Python : List + lambda behaviour

I have a list of dictionaries. Each dictionary in the list has the same keys but each has different values, e.g.:

my_list = [
  {key1: 100, key2: 110, key3: 120},
  {key1: 200, key2: 210, key3: 220},
  {key1: 300, key2: 310, key3: 320}]

I used the following to replace key2 with a new key new_key2:

list(map(lambda x: x.update({"new_key2": x.pop("key2")}), my_list))

The code works and my_list is updated correctly, but I cannot understand the following behavior:

my_list = list(map(lambda x: x.update({"new_key2" : x.pop ("key2")}), my_list))

In this case my_list returned the following values:

my_list[0] = None
my_list[1] = None
my_list[2] = None

Why? Shouldn't 'list + map' functions retrieve me a list?

Upvotes: 1

Views: 494

Answers (3)

Alexander
Alexander

Reputation: 109636

The result of an update statement is None, hence why the returned result is [None, None, None]. There is no need to call list on the map function. This function is updating each item in mylist inplace.

I believe the following code is more pythonic and also handles the case when there is no key2. The variable mylist is modified inplace, so there is no need to reassign it to a list. The approach below is slightly more memory efficient compared to a reassigning the result of a list comprehension.

for d in mylist:
    try:
        d['new_key2'] = d.pop('key2')
    except KeyError:
        pass  # no 'key2'

>>> mylist
[{'key1': 100, 'key3': 120, 'new_key2': 110},
 {'key1': 200, 'key3': 220, 'new_key2': 210},
 {'key1': 300, 'key3': 320, 'new_key2': 310}]

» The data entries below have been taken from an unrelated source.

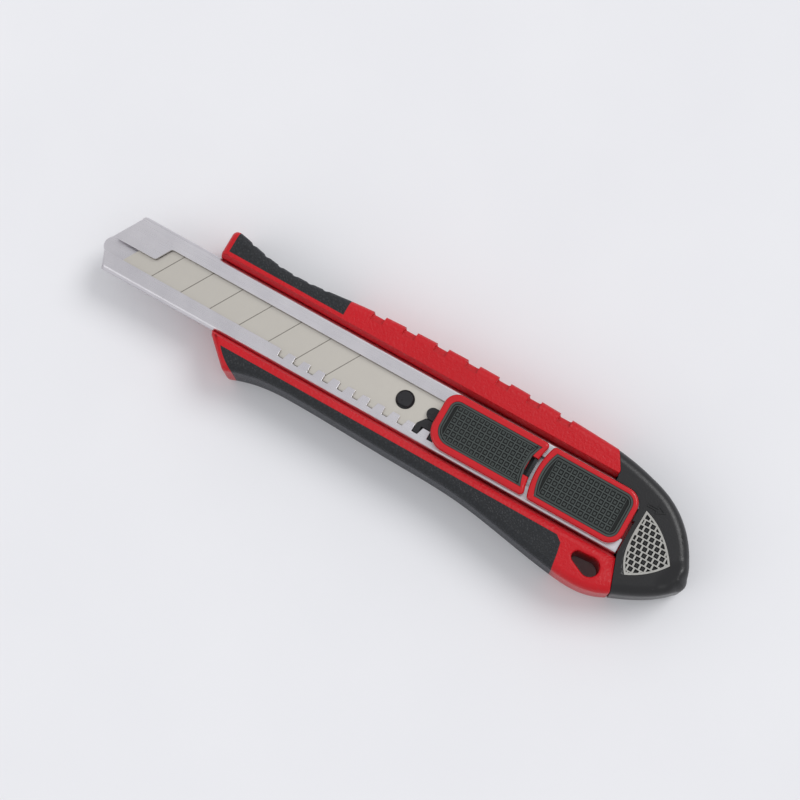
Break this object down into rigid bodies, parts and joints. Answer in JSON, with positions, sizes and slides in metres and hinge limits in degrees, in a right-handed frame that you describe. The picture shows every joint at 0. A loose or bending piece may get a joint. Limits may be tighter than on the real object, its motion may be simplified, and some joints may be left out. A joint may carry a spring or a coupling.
{
  "type": "snap-off utility knife",
  "caption": "Snap-off blade knife with a steel blade channel, notched thumb slider lock, two-material grip, spare blade magazine and pull-off end cap.",
  "frame": {"origin": "on the flat back, on the blade channel's centreline, half way along the knife", "axes": "+X towards the blade's tip, +Y towards the cutting edge and the finger grip, +Z out of the slider side"},
  "size_m": [0.1977, 0.0424, 0.0189],
  "materials": {
    "red_abs": "satin, fine spark texture",
    "black_tpe": "matte, leathery grain",
    "grey_tpe": "matte",
    "black_abs": "satin",
    "light_grey_abs": "satin",
    "grey_acetal": "satin",
    "stainless_sheet": "rolled and brushed",
    "blade_steel": "ground",
    "spring_steel": "bright"
  },
  "bodies": {
    "handle": {"handle_body": "red_abs", "upper_grip": "black_tpe", "lower_grip": "black_tpe", "blade_channel": "stainless_sheet", "magazine_spring": "spring_steel", "magazine_follower": "black_abs", "spare_blade_1": "blade_steel", "spare_blade_2": "blade_steel", "spare_blade_3": "blade_steel"},
    "carrier": {"blade_carrier": "grey_acetal", "snap_blade": "blade_steel", "lock_pawl": "grey_acetal", "pawl_spring": "spring_steel", "front_slider_spring": "spring_steel", "rear_slider_spring": "spring_steel"},
    "slider": {"thumb_slider": "red_abs", "thumb_pad": "grey_tpe"},
    "cap": {"end_cap": "black_abs", "cap_grid": "light_grey_abs", "rear_block": "red_abs", "rear_pad": "grey_tpe"}
  },
  "joints": [
    {"name": "blade_advance", "type": "slide", "parent": "handle", "child": "carrier", "axis": [1, 0, 0], "range_m": [0, 0.045], "deforming": ["lock_pawl", "pawl_spring"]},
    {"name": "lock_release", "type": "slide", "parent": "carrier", "child": "slider", "axis": [1, 0, 0], "range_m": [-0.0008, 0.0008], "stiffness_N_per_m": 600, "deforming": ["front_slider_spring", "rear_slider_spring"]},
    {"name": "cap_pull", "type": "slide", "parent": "handle", "child": "cap", "axis": [-1, 0, 0], "range_m": [0, 0.036]}
  ]
}
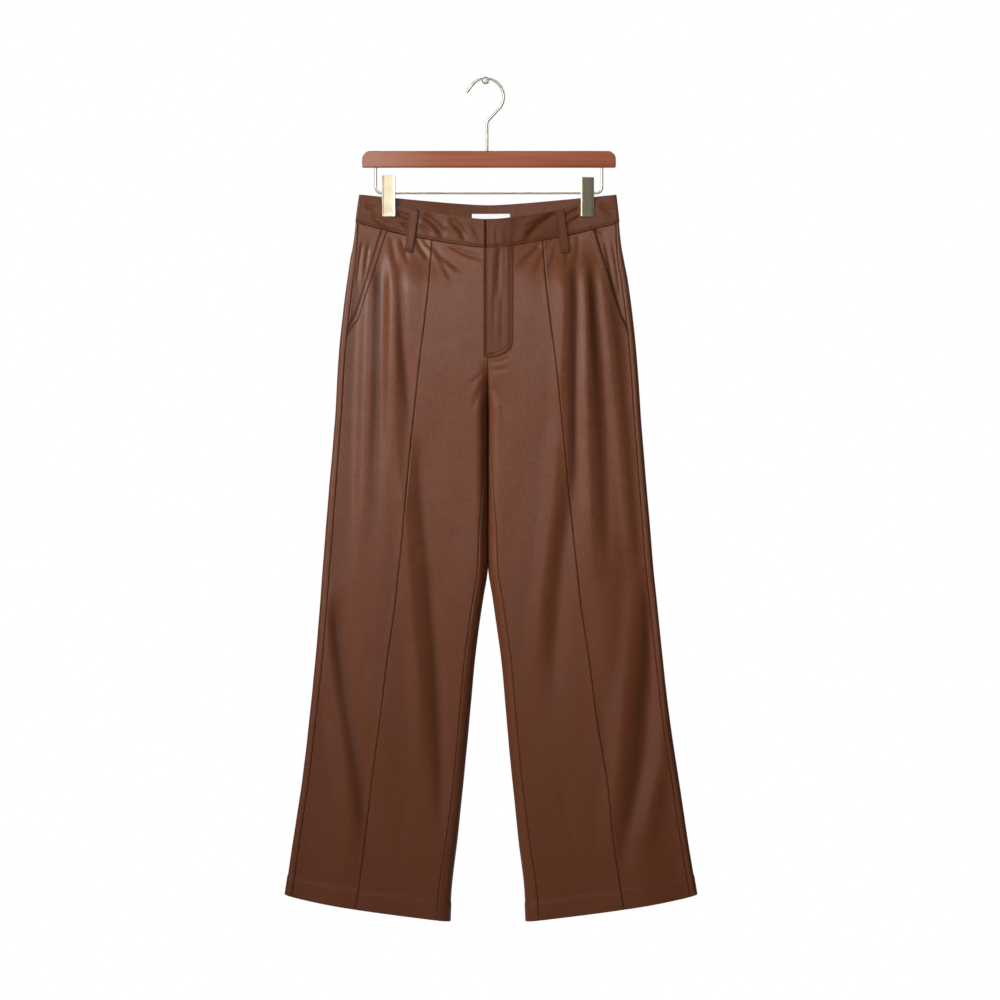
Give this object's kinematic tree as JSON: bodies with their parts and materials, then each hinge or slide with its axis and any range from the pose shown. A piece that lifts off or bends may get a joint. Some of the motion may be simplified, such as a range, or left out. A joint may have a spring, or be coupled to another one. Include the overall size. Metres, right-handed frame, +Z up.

If you prefer to use the map method (it is faster in this case), I'd recommend the following:

map(lambda x: 
    x.update({"new_key2": x.pop("key2")}) 
    if 'key2' in x else None, mylist)

There is no need to assign the result, as it is just a list of None values.

Upvotes: 2

Patrick Haugh
Patrick Haugh

Reputation: 61032

So there are two ways to do this. The first modifies the existing dictionaries (and returns a reference to the dictionary so you don't have to deal with None)

def replace_key(old_key, new_key, d):
    d[new_key] = d.pop('old_key')
    return d

mylist = [replace_key('key2', 'newkey2', d) for d in mylist]

The second is a more pure functional approach without side effects (I wouldn't recommend this for real applications, it's much less efficent)

mylist = [{k : v if k != 'key2' else 'newkey2': v for k, v in d.items()} for d in mylist]

Upvotes: 0

rma
rma

Reputation: 1958

Your lambda function does not return anything, it just updates the list. Look at this block of code.

In [15]: mylist = [
  {'key1' : 100, 'key2' : 110, 'key3' : 120},
  {'key1' : 200, 'key2' : 210, 'key3' : 220},
  {'key1' : 300, 'key2' : 310, 'key3' : 320}]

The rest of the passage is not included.